Required task: Repeat only the lines from the one containing "for make_piece in" through the one containing "low, high = Vector((1e9,)", exactly as written, both ends included.

☆ ☆ ☆ ☆ ☆

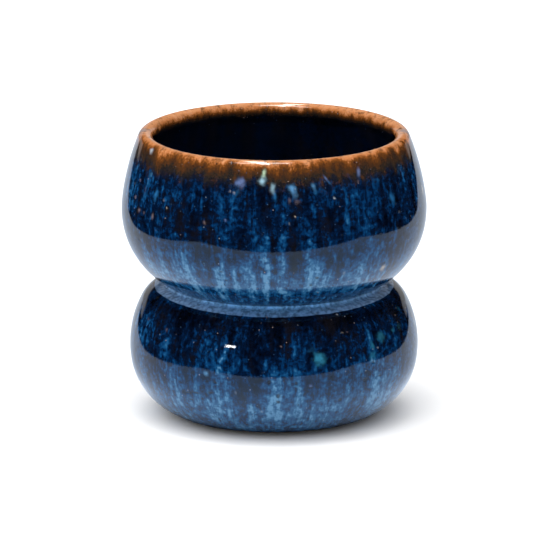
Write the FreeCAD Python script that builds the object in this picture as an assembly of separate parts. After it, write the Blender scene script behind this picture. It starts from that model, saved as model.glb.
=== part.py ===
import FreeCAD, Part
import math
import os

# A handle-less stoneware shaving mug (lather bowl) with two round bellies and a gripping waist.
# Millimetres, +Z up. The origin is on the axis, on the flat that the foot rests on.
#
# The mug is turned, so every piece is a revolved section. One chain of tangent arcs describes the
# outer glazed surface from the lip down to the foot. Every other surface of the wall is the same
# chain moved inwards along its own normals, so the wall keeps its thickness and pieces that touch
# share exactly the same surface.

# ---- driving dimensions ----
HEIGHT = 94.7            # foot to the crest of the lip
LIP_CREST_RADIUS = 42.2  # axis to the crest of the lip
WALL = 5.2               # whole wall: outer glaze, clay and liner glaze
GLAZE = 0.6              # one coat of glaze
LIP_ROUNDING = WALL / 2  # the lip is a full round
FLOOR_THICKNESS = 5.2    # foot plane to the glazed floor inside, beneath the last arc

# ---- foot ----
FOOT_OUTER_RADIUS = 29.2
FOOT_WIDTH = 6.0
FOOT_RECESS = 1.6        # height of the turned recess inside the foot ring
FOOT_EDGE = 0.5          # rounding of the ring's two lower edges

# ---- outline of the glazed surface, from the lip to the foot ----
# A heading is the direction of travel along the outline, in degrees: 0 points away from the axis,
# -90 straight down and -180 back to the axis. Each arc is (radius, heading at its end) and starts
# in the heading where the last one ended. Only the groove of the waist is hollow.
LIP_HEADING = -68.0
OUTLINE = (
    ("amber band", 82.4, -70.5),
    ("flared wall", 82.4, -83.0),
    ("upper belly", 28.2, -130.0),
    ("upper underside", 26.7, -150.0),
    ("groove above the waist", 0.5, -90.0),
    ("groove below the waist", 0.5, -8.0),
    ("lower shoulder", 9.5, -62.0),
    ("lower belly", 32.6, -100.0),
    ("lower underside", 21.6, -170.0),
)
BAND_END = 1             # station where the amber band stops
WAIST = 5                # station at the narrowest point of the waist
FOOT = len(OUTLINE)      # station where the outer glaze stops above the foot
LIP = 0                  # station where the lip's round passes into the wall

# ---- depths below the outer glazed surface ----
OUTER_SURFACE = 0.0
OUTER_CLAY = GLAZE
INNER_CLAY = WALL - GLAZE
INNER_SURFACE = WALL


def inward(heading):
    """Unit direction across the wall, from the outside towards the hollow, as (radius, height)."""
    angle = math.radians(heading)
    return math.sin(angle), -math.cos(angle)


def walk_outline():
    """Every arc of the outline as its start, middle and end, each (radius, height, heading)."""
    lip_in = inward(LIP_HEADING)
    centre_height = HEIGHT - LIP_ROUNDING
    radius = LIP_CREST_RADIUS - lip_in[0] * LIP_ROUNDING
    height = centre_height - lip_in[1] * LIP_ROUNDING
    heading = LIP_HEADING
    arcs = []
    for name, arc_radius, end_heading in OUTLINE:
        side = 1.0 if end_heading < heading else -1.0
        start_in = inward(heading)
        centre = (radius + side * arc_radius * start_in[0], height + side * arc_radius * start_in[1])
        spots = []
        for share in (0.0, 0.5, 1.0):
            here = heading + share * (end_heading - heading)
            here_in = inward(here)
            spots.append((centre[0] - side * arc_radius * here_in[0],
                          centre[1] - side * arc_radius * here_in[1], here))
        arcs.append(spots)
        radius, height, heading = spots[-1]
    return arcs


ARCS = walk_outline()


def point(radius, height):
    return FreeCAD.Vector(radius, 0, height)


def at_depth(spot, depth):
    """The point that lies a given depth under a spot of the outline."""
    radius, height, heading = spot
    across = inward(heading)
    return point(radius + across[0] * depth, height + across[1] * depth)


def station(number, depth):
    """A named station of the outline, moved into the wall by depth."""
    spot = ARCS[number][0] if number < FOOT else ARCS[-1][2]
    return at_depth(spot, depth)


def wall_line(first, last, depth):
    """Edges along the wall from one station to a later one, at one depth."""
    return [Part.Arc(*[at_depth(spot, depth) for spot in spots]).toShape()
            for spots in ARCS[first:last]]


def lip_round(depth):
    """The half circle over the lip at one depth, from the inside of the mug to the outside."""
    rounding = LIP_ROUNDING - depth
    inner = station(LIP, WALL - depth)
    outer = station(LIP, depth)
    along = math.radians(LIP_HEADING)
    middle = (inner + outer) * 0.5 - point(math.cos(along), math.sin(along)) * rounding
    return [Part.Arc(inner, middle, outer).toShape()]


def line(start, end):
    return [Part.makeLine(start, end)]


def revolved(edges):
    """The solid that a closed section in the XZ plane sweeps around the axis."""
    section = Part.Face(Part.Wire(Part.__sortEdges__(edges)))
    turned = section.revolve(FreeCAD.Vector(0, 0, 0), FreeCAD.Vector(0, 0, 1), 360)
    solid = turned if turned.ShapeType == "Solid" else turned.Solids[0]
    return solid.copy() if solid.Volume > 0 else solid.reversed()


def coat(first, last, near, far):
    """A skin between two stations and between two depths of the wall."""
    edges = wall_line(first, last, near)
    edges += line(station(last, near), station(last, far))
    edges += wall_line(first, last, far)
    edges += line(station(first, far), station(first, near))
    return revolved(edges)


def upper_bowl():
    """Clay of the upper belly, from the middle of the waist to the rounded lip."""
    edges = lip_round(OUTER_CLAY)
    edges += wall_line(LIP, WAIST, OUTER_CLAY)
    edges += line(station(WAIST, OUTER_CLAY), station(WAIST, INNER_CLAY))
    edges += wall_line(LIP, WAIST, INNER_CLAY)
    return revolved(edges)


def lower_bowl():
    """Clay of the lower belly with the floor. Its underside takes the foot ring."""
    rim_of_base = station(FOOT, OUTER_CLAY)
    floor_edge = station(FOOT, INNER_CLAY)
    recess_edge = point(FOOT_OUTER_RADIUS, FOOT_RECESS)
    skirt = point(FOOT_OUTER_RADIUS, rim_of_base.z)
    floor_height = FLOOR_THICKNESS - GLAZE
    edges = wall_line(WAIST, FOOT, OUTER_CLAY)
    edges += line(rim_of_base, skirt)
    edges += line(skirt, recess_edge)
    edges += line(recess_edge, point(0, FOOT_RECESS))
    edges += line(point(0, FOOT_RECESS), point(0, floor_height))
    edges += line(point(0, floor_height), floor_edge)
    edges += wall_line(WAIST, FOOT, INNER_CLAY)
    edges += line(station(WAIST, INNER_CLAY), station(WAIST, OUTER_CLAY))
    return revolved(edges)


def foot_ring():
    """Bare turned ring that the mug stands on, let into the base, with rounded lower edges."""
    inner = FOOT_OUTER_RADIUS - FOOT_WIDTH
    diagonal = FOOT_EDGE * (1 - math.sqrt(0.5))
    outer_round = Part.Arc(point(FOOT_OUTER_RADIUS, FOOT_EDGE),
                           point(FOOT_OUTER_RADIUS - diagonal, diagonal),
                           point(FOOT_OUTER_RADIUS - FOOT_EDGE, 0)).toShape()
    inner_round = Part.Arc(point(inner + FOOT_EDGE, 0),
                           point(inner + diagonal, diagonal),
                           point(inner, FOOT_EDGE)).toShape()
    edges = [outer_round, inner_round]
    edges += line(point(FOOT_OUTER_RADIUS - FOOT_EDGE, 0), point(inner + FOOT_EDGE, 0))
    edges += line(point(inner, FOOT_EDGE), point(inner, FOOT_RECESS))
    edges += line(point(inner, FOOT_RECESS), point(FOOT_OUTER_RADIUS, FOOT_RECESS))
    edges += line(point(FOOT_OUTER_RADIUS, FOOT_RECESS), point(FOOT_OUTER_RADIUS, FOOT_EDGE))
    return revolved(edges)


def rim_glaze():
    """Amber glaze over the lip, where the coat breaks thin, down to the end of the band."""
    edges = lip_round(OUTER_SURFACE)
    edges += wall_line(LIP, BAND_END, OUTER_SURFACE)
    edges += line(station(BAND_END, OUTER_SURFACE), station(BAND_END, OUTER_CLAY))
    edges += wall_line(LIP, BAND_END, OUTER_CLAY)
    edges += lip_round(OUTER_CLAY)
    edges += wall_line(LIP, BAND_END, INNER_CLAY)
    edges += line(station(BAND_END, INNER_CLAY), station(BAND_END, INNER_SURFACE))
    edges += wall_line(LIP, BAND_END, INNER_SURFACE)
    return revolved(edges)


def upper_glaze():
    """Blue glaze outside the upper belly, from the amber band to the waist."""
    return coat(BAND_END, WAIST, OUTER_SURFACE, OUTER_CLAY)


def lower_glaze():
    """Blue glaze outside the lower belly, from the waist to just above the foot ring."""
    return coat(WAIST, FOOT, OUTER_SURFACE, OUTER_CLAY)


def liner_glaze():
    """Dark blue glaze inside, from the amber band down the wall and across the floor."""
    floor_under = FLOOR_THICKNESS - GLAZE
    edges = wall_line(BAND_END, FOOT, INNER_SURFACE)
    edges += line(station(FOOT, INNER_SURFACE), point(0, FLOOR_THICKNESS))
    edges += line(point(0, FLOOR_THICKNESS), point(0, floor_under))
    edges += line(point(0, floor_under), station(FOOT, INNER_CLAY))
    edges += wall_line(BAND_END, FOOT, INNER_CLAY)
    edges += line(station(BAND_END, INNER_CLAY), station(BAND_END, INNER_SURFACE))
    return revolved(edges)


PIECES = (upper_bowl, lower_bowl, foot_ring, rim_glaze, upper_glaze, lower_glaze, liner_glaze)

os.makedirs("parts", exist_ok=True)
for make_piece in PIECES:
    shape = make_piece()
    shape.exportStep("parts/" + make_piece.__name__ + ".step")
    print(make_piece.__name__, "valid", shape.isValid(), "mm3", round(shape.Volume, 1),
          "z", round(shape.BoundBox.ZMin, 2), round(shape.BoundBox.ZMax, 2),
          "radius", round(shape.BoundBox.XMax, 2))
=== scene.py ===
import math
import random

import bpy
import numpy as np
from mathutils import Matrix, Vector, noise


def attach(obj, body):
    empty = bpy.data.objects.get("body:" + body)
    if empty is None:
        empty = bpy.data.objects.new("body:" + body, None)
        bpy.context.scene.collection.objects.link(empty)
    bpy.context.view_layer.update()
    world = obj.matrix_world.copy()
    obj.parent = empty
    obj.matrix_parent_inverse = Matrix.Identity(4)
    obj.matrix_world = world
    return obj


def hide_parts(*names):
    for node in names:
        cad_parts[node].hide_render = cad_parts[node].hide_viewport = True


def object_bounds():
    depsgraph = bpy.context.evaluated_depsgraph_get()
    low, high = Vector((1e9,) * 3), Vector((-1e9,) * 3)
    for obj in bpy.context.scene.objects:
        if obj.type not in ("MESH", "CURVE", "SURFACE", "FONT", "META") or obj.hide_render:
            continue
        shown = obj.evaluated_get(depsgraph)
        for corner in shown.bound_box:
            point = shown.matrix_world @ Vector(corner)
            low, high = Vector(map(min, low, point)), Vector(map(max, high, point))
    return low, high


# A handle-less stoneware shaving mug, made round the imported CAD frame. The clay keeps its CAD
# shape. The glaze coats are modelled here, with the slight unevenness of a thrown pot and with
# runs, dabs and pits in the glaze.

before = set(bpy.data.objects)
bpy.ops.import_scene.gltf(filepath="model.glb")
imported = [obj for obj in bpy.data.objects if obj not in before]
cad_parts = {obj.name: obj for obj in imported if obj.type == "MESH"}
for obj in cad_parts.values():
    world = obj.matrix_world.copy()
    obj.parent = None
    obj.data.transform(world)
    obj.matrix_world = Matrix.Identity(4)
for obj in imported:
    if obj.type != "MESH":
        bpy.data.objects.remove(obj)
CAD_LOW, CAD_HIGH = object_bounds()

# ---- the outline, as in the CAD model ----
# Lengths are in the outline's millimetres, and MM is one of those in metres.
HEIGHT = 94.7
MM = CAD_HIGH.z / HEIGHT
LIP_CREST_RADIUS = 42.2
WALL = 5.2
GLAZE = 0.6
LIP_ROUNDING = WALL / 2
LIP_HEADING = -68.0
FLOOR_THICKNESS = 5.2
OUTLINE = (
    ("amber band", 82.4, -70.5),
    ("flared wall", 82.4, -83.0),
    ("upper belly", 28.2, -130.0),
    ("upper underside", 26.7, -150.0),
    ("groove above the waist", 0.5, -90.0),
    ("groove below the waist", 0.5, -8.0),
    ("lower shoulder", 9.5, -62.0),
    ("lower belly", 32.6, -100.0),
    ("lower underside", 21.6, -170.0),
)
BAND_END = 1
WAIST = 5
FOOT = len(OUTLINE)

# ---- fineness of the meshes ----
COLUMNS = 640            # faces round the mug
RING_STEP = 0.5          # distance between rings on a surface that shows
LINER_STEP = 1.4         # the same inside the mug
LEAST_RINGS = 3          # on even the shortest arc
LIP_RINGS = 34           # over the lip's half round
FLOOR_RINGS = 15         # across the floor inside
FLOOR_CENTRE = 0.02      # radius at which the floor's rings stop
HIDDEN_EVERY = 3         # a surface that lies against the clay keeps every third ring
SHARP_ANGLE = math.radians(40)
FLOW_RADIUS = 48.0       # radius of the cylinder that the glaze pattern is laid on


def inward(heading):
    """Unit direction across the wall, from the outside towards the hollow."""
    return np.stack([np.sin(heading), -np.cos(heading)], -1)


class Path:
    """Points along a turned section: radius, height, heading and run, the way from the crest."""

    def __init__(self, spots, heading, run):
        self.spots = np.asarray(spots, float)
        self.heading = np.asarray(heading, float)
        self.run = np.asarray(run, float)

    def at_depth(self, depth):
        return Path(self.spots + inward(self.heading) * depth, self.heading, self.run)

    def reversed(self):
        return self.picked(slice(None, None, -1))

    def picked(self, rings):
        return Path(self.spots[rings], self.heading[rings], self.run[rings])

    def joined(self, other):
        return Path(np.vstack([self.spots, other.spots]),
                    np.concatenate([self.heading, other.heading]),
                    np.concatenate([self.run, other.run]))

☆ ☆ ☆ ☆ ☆

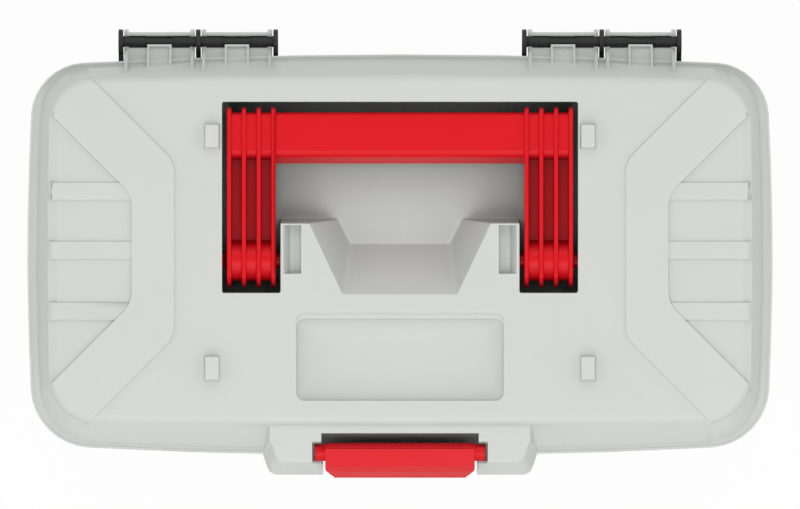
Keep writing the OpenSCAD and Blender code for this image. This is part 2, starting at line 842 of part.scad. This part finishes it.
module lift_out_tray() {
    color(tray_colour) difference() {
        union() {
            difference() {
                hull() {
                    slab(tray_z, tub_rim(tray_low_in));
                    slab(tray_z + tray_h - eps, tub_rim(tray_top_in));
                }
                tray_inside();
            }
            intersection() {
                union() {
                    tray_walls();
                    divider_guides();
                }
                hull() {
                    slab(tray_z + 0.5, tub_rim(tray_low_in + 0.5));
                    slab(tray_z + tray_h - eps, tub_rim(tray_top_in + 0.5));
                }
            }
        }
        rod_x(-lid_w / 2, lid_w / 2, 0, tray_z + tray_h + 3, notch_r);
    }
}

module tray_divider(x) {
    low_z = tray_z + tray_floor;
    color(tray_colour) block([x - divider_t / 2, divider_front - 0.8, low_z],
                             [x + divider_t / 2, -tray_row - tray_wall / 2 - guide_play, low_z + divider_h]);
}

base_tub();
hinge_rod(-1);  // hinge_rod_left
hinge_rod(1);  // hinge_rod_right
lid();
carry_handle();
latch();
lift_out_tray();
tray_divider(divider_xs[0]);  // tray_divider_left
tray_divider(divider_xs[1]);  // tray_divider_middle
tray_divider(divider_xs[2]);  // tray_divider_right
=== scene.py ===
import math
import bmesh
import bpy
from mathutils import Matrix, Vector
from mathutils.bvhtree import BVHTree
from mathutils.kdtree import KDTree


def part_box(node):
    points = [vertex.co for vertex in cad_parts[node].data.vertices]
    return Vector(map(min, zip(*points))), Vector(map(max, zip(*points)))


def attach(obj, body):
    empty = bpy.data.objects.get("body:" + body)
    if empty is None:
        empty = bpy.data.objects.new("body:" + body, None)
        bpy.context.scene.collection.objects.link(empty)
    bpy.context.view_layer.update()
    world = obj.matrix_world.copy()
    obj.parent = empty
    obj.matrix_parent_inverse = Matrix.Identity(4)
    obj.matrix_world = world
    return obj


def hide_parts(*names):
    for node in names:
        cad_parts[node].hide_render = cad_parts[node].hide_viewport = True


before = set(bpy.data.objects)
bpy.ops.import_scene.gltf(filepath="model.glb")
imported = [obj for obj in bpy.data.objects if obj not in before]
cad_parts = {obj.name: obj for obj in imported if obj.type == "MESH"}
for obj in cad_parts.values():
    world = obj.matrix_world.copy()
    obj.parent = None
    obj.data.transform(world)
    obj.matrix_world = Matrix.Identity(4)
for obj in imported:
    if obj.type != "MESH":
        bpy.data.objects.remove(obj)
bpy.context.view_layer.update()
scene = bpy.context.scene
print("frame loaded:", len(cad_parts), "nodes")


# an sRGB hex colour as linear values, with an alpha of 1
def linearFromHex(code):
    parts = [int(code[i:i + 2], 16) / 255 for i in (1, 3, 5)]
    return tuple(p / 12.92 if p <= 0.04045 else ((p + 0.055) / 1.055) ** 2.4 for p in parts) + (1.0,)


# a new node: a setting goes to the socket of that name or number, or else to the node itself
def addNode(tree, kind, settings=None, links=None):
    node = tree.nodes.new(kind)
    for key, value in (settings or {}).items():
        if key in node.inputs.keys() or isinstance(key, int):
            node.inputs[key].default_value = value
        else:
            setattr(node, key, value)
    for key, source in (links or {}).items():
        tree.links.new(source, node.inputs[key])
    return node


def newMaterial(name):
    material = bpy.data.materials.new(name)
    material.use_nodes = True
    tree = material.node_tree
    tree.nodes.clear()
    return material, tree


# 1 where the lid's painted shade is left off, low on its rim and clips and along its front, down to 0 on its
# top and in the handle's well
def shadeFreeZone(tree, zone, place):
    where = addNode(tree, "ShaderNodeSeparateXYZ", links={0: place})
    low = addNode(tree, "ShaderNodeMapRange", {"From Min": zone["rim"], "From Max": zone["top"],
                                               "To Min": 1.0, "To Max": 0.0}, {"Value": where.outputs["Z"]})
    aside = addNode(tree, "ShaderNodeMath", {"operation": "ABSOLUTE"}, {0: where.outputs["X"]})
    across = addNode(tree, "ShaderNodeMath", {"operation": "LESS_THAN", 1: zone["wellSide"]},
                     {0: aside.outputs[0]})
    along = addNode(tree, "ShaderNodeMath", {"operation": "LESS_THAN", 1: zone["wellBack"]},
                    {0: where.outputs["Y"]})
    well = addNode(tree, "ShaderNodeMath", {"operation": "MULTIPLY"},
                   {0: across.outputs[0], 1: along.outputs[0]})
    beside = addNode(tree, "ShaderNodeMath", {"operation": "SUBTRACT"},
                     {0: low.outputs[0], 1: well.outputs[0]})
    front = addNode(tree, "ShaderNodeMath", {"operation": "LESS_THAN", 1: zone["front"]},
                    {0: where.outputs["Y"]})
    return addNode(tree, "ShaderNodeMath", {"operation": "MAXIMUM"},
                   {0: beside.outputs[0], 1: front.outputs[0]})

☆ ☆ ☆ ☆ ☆

The reply:
for make_piece in PIECES:
    shape = make_piece()
    shape.exportStep("parts/" + make_piece.__name__ + ".step")
    print(make_piece.__name__, "valid", shape.isValid(), "mm3", round(shape.Volume, 1),
          "z", round(shape.BoundBox.ZMin, 2), round(shape.BoundBox.ZMax, 2),
          "radius", round(shape.BoundBox.XMax, 2))
=== scene.py ===
import math
import random

import bpy
import numpy as np
from mathutils import Matrix, Vector, noise


def attach(obj, body):
    empty = bpy.data.objects.get("body:" + body)
    if empty is None:
        empty = bpy.data.objects.new("body:" + body, None)
        bpy.context.scene.collection.objects.link(empty)
    bpy.context.view_layer.update()
    world = obj.matrix_world.copy()
    obj.parent = empty
    obj.matrix_parent_inverse = Matrix.Identity(4)
    obj.matrix_world = world
    return obj


def hide_parts(*names):
    for node in names:
        cad_parts[node].hide_render = cad_parts[node].hide_viewport = True


def object_bounds():
    depsgraph = bpy.context.evaluated_depsgraph_get()
    low, high = Vector((1e9,) * 3), Vector((-1e9,) * 3)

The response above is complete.